London Calling: Hi Bruno! You’re the Artistic Director of Hofesh Shechter Company. Firstly, can I ask how and when did you begin dancing?

Bruno Guillore: You want a very short version I think! I started dancing when I was nine years old. I was a very violent child and wanted to do Kung-Fu and Kickboxing and my parents were against violence, so they said ‘if you have too much energy maybe you can do ballet!’

LC: You were one of the founding members of the Hofesh Shechter Company – how did you and Hofesh first meet?

BG: We just met by luck in London when we were taking a class together, I didn’t know him, he didn’t know me, but he came to talk to me and we had a chat and then decided we were getting along nicely so we did the audition and improvised and jammed together, and then we decided we would work together.

LC: This is the first time the company has presented a season of work in this way – what are we to expect from the next month of performances during #HOFEST?

BG: A few dead dancers probably!

LC: I can imagine it must be incredibly busy for you all with four different shows to prepare! How are rehearsals coming along?

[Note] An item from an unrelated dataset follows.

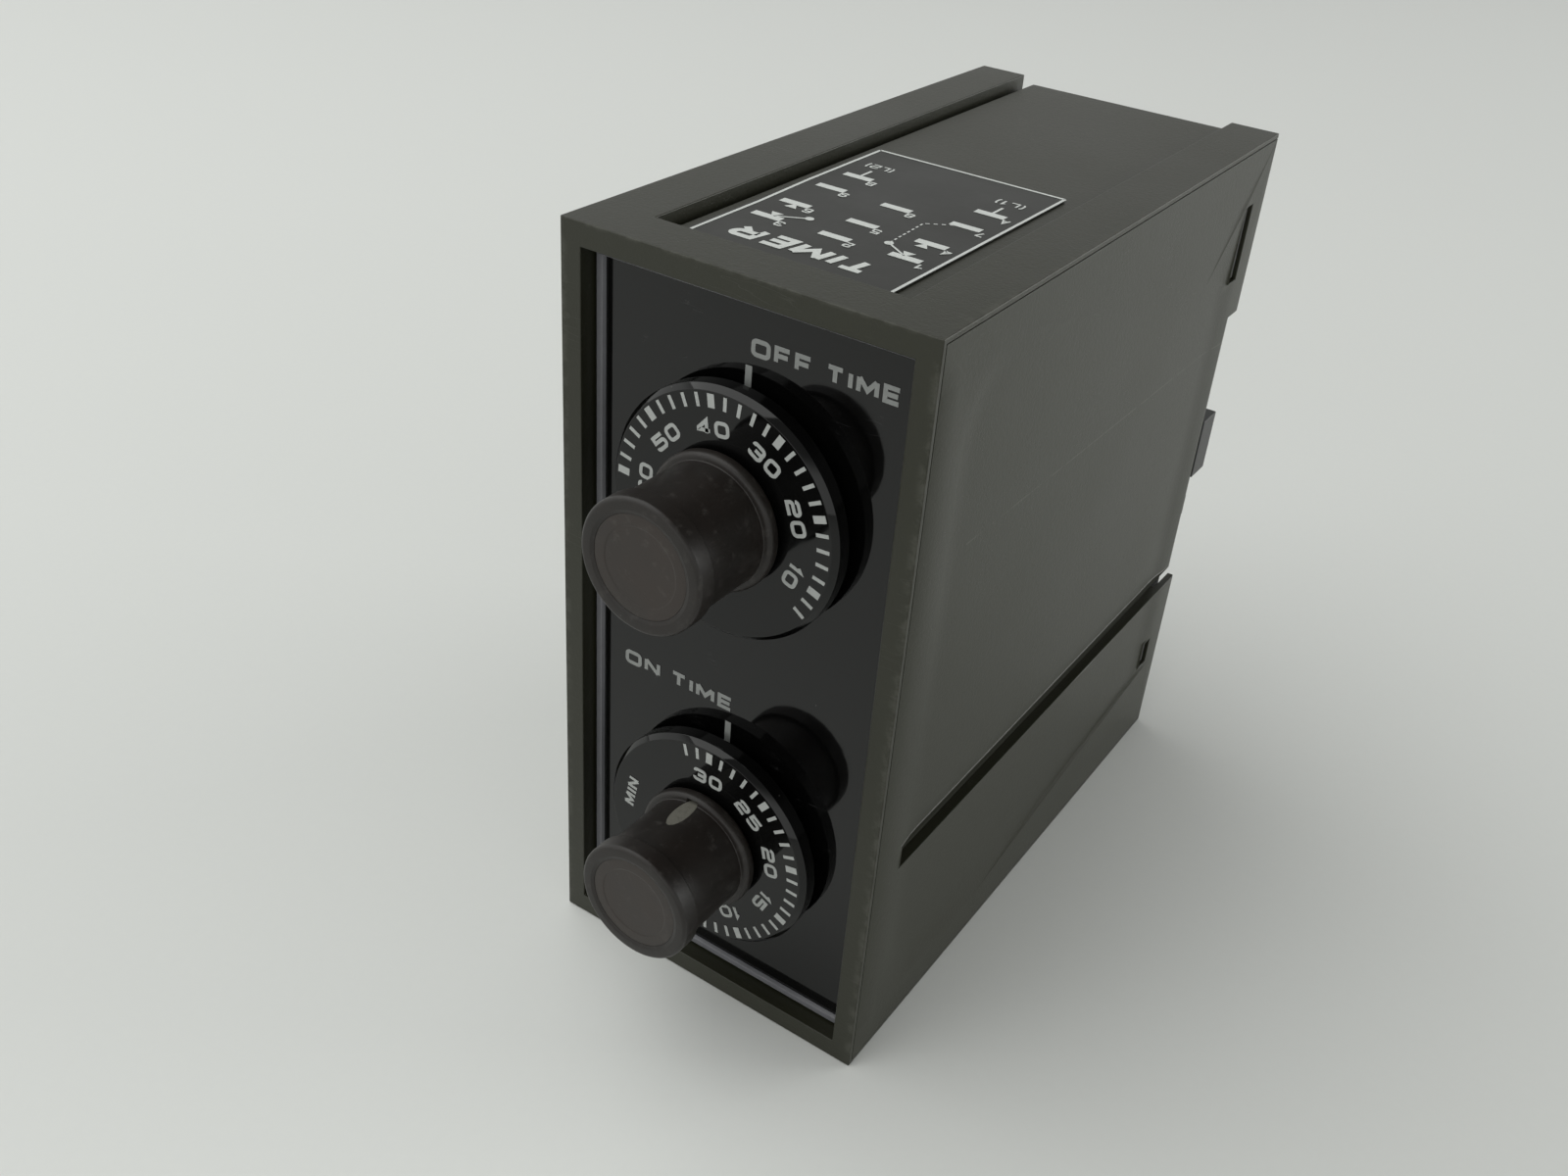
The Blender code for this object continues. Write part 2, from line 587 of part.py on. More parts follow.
def boards():
    front = BUSHING_FLANGE + 1.0 * MM
    back = BASE_BACK - GAP - 1.0 * MM
    low = FLOOR_Z + BOARD_EDGE
    high = CEILING_Z - BOARD_EDGE
    box("timing_board", (RIGHT_BOARD_X, front, low), (RIGHT_BOARD_X + BOARD_THICKNESS, back, high), BOARD)
    box("power_board", (LEFT_BOARD_X - BOARD_THICKNESS, front, low), (LEFT_BOARD_X, back, high), BOARD)
    terminals = box("terminal_board", (LEFT_BOARD_X + GAP, TERMINAL_BOARD_FACE, low + TERMINAL_BOARD_MARGIN),
                    (RIGHT_BOARD_X - GAP, TERMINAL_BOARD_BACK, high - TERMINAL_BOARD_MARGIN), BOARD)
    return terminals


def transformer():
    """Laminated core with two windows, and a winding round its middle leg."""
    back = TERMINAL_BOARD_FACE - CORE_TO_BASE + 10.0 * MM
    front = back - CORE_LENGTH
    low = FLOOR_Z + CORE_LOW
    high = low + CORE_HEIGHT
    left = -CORE_STACK / 2
    right = CORE_STACK / 2
    core = box("transformer_core", (left, front, low), (right, back, high), CORE)
    window = (CORE_LENGTH - 4 * CORE_LEG) / 2
    for name, start in (("front", front + CORE_LEG), ("back", back - CORE_LEG - window)):
        cut(core, box(f"{name}_window_cutter", (left - OVERSHOOT, start, low + CORE_LEG),
                      (right + OVERSHOOT, start + window, high - CORE_LEG)))
    middle = (front + back) / 2
    leg = CORE_LEG + GAP
    reach = leg + COIL_WALL
    coil = box("transformer_coil", (left - GAP - COIL_WALL, middle - reach, low + CORE_LEG + GAP),
               (right + GAP + COIL_WALL, middle + reach, high - CORE_LEG - GAP), WINDING)
    cut(coil, box("coil_bore_cutter", (left - GAP, middle - leg, low), (right + GAP, middle + leg, high)))


def relay():
    """Miniature relay on the power board: base, clear case, yoke, coil and the hinged armature."""
    back = TERMINAL_BOARD_FACE - RELAY_TO_BOARD
    front = back - RELAY_LENGTH
    high = CEILING_Z - RELAY_DROP
    low = high - RELAY_HEIGHT
    base_left = LEFT_BOARD_X + PART_LIFT
    base_right = base_left + RELAY_BASE_THICKNESS
    box("relay_base", (base_left, front, low), (base_right, back, high), BLACK)
    case_left = base_right + GAP
    case_right = case_left + RELAY_CASE_WIDTH
    wall = RELAY_CASE_WALL
    case = box("relay_case", (case_left, front, low), (case_right, back, high), CLEAR)
    cut(case, box("relay_case_cutter", (case_left - OVERSHOOT, front + wall, low + wall),
                  (case_right - wall, back - wall, high - wall)))
    middle = (front + back) / 2
    yoke_low = low + wall + 1.0 * MM
    yoke_top = yoke_low + YOKE_THICKNESS
    yoke_left = case_left + 0.5 * MM
    heel_right = yoke_left + YOKE_THICKNESS
    coil_left = heel_right + GAP
    coil_right = coil_left + WINDING_LENGTH
    pole_end = coil_right + POLE_REACH
    axis_z = yoke_top + 1.0 * MM + WINDING_RADIUS
    half = YOKE_WIDTH / 2
    yoke = box("relay_yoke", (yoke_left, middle - half, yoke_low), (pole_end, middle + half, yoke_top), CORE)
    join(yoke, box("yoke_heel", (yoke_left, middle - half, yoke_low + YOKE_THICKNESS / 2),
                   (heel_right, middle + half, axis_z + WINDING_RADIUS)))
    coil = rod("relay_coil", WINDING_RADIUS, (coil_left, middle, axis_z), (coil_right, middle, axis_z), WINDING)
    join(coil, rod("relay_pole", POLE_RADIUS, (coil_right - 1.0 * MM, middle, axis_z), (pole_end, middle, axis_z)))
    plate_left = pole_end + ARMATURE_AIR
    box("relay_armature", (plate_left, middle - half, yoke_low),
        (plate_left + ARMATURE_THICKNESS, middle + half, axis_z + WINDING_RADIUS + 1.0 * MM), STEEL)


def small_components():
    for index in range(2):
        low = FLOOR_Z + BOARD_EDGE + 10.0 * MM + index * CAPACITOR_PITCH
        start = LEFT_BOARD_X + PART_LIFT
        rod(f"filter_capacitor_{index + 1}", CAPACITOR_RADIUS, (start, CAPACITOR_DEPTH, low),
            (start + CAPACITOR_LENGTH, CAPACITOR_DEPTH, low), SLEEVE)
    thickness, length, height = CHIP_SIZE
    for index in range(2):
        low = MIDDLE_Z - 8.0 * MM + index * CHIP_PITCH
        right = RIGHT_BOARD_X - PART_LIFT
        box(f"timing_chip_{index + 1}", (right - thickness, CHIP_DEPTH, low),
            (right, CHIP_DEPTH + length, low + height), BLACK)
    for index in range(4):
        start = RESISTOR_DEPTH + index * RESISTOR_PITCH
        x = RIGHT_BOARD_X - PART_LIFT - RESISTOR_RADIUS
        low = MIDDLE_Z - 20.0 * MM
        rod(f"timing_resistor_{index + 1}", RESISTOR_RADIUS, (x, start, low), (x, start, low + RESISTOR_LENGTH),
            RESISTOR, steps=16)


# Plug-in base ---------------------------------------------------------------------------------------------

def blade_places():
    """Terminal name with its column and row, counted from the middle of the base."""
    left, middle, right = BLADE_COLUMN_PITCH, 0.0, -BLADE_COLUMN_PITCH
    rows = (("1", "2", "3"), ("4", "5", "6"), ("7", "8", "9"), ("a", None, "b"))
    for row, names in enumerate(rows):
        z = MIDDLE_Z + (1.5 - row) * BLADE_ROW_PITCH
        for name, x in zip(names, (left, middle, right)):
            if name:
                yield name, x, z


def blade(name, x, z):
    start = TERMINAL_BOARD_BACK + GAP
    half_width = BLADE_WIDTH / 2
    half_thickness = BLADE_THICKNESS / 2
    piece = box(f"terminal_{name}", (x - half_width, start, z - half_thickness),
                (x + half_width, BLADE_END, z + half_thickness), BRASS)
    tip = bmesh.new()
    tip.from_mesh(piece.data)
    corners = [edge for edge in tip.edges if all(v.co.y > 0 for v in edge.verts)
               and abs(edge.verts[0].co.z - edge.verts[1].co.z) > GAP]
    bmesh.ops.bevel(tip, geom=corners, offset=BLADE_TIP, segments=1, profile=0.5, affect="EDGES")
    tip.to_mesh(piece.data)
    tip.free()
    hole_at = BLADE_END - BLADE_REACH / 2
    cut(piece, rod(f"terminal_{name}_hole", BLADE_HOLE, (x, hole_at, z - OVERSHOOT), (x, hole_at, z + OVERSHOOT),
                   steps=16))


def plug_base():
    left = CAVITY_LEFT + GAP
    right = CAVITY_RIGHT - GAP
    base = box("plug_base", (left, BASE_BACK, FLOOR_Z + GAP), (right, BASE_FACE, CEILING_Z - GAP), BLACK)
    rows_reach = 1.5 * BLADE_ROW_PITCH + BOSS_MARGIN
    join(base, box("base_boss", (-BOSS_HALF_WIDTH, BASE_BACK - BOSS_THICKNESS, MIDDLE_Z - rows_reach),
                   (BOSS_HALF_WIDTH, BASE_BACK + BASE_THICKNESS / 2, MIDDLE_Z + rows_reach)))
    slot_back = BODY_DEPTH - HOOK_SLOT_INSET
    slot_front = slot_back - HOOK_SLOT_WIDTH
    upper = BODY_HEIGHT - UPPER_SLOT_BELOW_TOP
    hooks = (("upper", upper - UPPER_SLOT_HEIGHT, upper), ("lower", LOWER_SLOT_LOW,
                                                           LOWER_SLOT_LOW + LOWER_SLOT_HEIGHT))
    for label, low, high in hooks:
        for side, edge in ((-1, left), (1, right)):
            root = edge - side * 2 * HOOK_REACH
            tip = edge + side * HOOK_REACH
            ends = sorted((root, tip))
            name = f"{label}_hook_{'right' if side > 0 else 'left'}"
            join(base, box(name, (ends[0], slot_front + GAP, low + GAP), (ends[1], slot_back - GAP, high - GAP)))
    for name, x, z in blade_places():
        half_width = BLADE_WIDTH / 2 + GAP
        half_thickness = BLADE_THICKNESS / 2 + GAP
        cut(base, box(f"base_slot_{name}",
                      (x - half_width, BASE_BACK - BOSS_THICKNESS - OVERSHOOT, z - half_thickness),
                      (x + half_width, BASE_FACE + OVERSHOOT, z + half_thickness)))
    room = LATCH_HEIGHT / 2 + GAP
    for name, inner, outer in (("left", left - OVERSHOOT, left + LATCH_ARM + LATCH_TRAVEL_ROOM),
                               ("right", right - LATCH_ARM - LATCH_TRAVEL_ROOM, right + OVERSHOOT)):
        cut(base, box(f"{name}_latch_pocket", (inner, BASE_BACK - OVERSHOOT, LATCH_Z - room),
                      (outer, BASE_FACE + OVERSHOOT, LATCH_Z + room)))


def latch(side):
    """Spring tab in the notch of one side: an arm in the base's pocket and a wider head outside."""
    label = "right" if side > 0 else "left"
    edge = CAVITY_RIGHT - GAP if side > 0 else CAVITY_LEFT + GAP
    inner = edge - side * LATCH_ARM
    half = LATCH_HEIGHT / 2
    front = BASE_BACK - LATCH_ROOT
    back = BODY_DEPTH + LATCH_REACH
    low, high = sorted((inner, edge))
    arm = box(f"latch_tab_{label}", (low, front, LATCH_Z - half + GAP), (high, back, LATCH_Z + half - GAP), BLACK)
    head_front = BODY_DEPTH - NOTCH_DEPTH + GAP + 0.4 * MM
    tip = side * (HALF_WIDTH - SIDE_DRAFT)
    low, high = sorted((inner + side * LATCH_ARM / 2, tip))
    join(arm, box(f"latch_head_{label}", (low, head_front, LATCH_Z - half), (high, back - GAP, LATCH_Z + half)))


def build():
    housing_shell()
    side_cover()
    face_plate()
    wiring_label()
    dial_knob("off_time", OFF_AXIS_Z, OFF_SCREW_ANGLE)
    dial_knob("on_time", ON_AXIS_Z, ON_SCREW_ANGLE)
    front_bracket()
    boards()
    transformer()
    relay()
    small_components()
    plug_base()
    for name, x, z in blade_places():
        blade(name, x, z)
    latch(-1)
    latch(1)


build()
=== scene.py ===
import math
from functools import partialmethod

import bmesh
import bpy
from bpy.props import FloatProperty, FloatVectorProperty, IntProperty, PointerProperty
from mathutils import Matrix, Vector


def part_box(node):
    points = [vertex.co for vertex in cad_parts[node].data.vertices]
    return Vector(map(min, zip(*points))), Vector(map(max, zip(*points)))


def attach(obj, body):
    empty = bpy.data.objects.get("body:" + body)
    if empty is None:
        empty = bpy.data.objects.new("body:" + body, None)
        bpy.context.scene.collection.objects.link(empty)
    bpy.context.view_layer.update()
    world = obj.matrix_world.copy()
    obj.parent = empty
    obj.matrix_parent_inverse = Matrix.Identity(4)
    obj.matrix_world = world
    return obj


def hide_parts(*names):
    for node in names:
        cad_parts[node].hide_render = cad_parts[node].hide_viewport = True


bl_info = {
    "name": "Dial Timer Looks",
    "version": (1, 0, 0),
    "blender": (4, 5, 0),
    "location": "View3D > Sidebar > Dial Timer",
    "description": "Builds the visible surfaces of a plug-in timer with two dials round its fixed frame",
    "category": "Object",
}

MM = 0.001
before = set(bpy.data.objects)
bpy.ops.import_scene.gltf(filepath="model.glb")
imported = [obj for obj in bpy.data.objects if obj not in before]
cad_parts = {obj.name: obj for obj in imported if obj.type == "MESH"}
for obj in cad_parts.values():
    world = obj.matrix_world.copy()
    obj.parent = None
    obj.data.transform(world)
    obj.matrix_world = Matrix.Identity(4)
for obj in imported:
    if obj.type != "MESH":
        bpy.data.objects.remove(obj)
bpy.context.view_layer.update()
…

BG: It’s really difficult because we have so many things to prepare! We have the junior company who are performing at Stratford Circus, and then we have the opera Orphèe et Eurydice which we are creating choreography for with the premiere on the 14th at the Royal Opera House, so time is running out! And then on the 18th we are at Sadler’s Wells with barbarians, which we are in rehearsals for as well.

LC: barbarians is your next full-length work as a company, can you tell us a bit more about this and the rehearsals for it?

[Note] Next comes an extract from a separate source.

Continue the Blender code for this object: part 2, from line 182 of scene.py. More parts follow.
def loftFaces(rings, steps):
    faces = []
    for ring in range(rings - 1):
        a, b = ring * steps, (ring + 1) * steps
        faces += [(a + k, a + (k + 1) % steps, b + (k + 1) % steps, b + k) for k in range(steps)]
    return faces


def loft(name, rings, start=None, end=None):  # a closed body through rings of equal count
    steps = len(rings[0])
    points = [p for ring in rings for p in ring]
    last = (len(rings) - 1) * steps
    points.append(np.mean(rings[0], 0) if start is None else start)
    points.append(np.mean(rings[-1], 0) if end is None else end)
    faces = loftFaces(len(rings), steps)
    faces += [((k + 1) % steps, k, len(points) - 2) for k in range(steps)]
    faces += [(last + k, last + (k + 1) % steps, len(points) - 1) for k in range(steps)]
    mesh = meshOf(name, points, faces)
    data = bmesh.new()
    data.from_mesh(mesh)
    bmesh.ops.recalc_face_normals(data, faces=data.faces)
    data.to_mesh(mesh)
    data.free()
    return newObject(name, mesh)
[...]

BG: It’s a trilogy; it’s three short pieces and was almost a year in the making because it’s three separate pieces. barbarians in love which was the first piece, that started a year ago, and then when that was finished it was premiered at Sadler’s Wells in a mixed programme with Crystal Pite and other choreographers. And then we went into the creation of tHE bAD (the second piece), which took three weeks and then premiered in Birmingham. After that, we went into the creation of the last piece, which is a duet, and then once the duet was finished we actually put the three pieces together!

LC: You’ve travelled all over the world as a company, but with Political Mother: The Choreographers Cut, this is the first time you are performing in a venue that is mostly used for rock concerts, the O2 Academy Brixton. Is this daunting or are you looking forward to the challenge?

BG: For us, it feels the same. From a performance point of view it’s the same, so I think for the dancers it will actually add to the vibe and help them! I don’t think they will feel in any way more nervous. I think the piece is more suited to this environment than in a theatre and I think this venue is more designed for music, which is such an important part of this show. So I think everybody is more excited because it just sounds great.

LC: Orphèe et Eurydice isn’t something you might think HSC would do – how is it moving in the distinctive style of Hofesh to Gluck’s classical score?

BG: I think in general Hofesh is very aware of the music and story telling so the movement fits and there is something more lyrical in the dancing, but it’s not like we have tried to copy a classical piece, it is being performed by people who know his movement well.

LC: The season includes the dancers of Shechter Junior, the apprentice company, in their first year together. Can you tell us a bit more about them?

BG: We thought there was a gap between school and a professional company and that’s why the junior company was formed, to try to bridge the gap, to not only give the experience to work with choreographers but to give the experience to work with other professionals. It is a life-changing thing for them, working at that level.

LC: I bet you will all need a well-deserved break after #HOFEST is over! Does the company have any plans for 2016 yet?

BG: Yes, there’ll be no break! We go straight into a Canadian tour and then the company breaks in two and performs barbarians at the same time in different places. So we have quite a lot on from now until Christmas, there is no break!